Note 16 — Equity Incentive Plans

Party City Holdco has adopted the Amended and Restated 2012 Omnibus Equity Incentive Plan (the “2012 Plan”) under which it can grant incentive awards in the form of stock appreciation rights, restricted stock, restricted stock units and common stock options to certain directors, officers, employees and consultants of Party City Holdco and its affiliates. A committee of Party City Holdco’s Board of Directors, or the Board itself in the absence of a committee, is authorized to make grants and various other decisions under the 2012 Plan. The maximum number of shares reserved under the 2012 Plan is 15,316,000 shares.

Time-based options

Party City Holdco grants time-based options to key eligible employees and outside directors. In conjunction with the options, the Company recorded compensation expense of $796, $1,319, and $1,744 during the years ended December 31, 2020, December 31, 2019, and December 31, 2018, respectively.
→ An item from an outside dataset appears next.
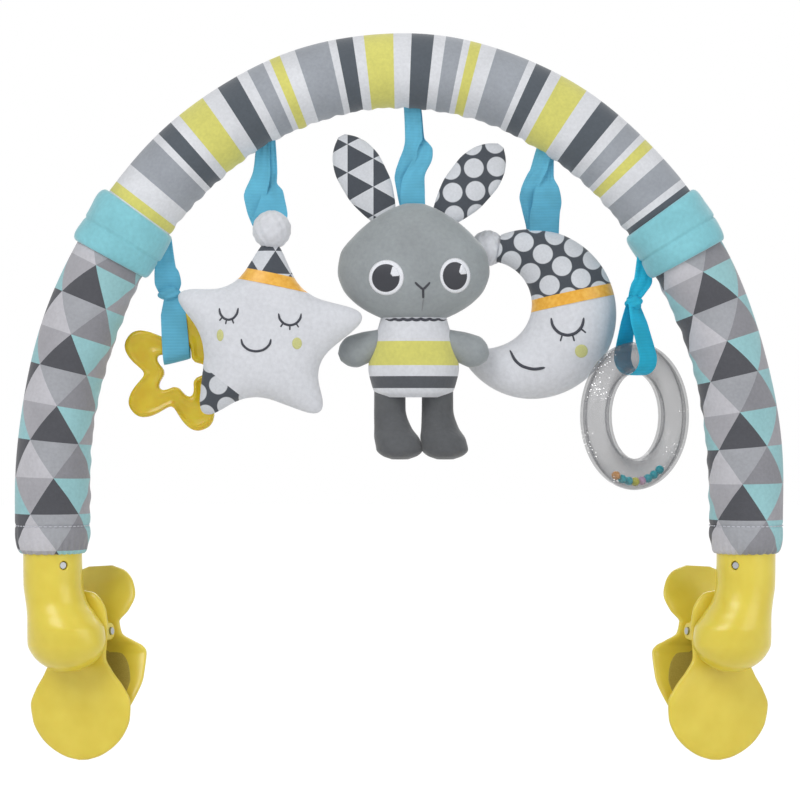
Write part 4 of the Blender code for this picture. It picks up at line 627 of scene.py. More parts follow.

The fair value of time-based options granted during the year ended December 31, 2020 was estimated on the grant date using a Black-Scholes option valuation model based on the assumptions in the following table:

 

Expected dividend rate

 

—%

 

Risk-free interest rate

 

0.2% to 2.44%

 

Volatility

 

29.06% to 135.74%

 

Expected option term

 

1.8 years — 5 years

 

 

As Party City Holdco’s stock only recently started trading publicly, the Company determined volatility based on the average historical volatility of guideline companies. Additionally, as there is not sufficient historical exercise data to provide a reasonable basis for determining the expected terms of the options, the Company estimated such expected terms based on the assumption that options will be exercised at the mid-point of the vesting of the options and the completion of the contractual lives of such options.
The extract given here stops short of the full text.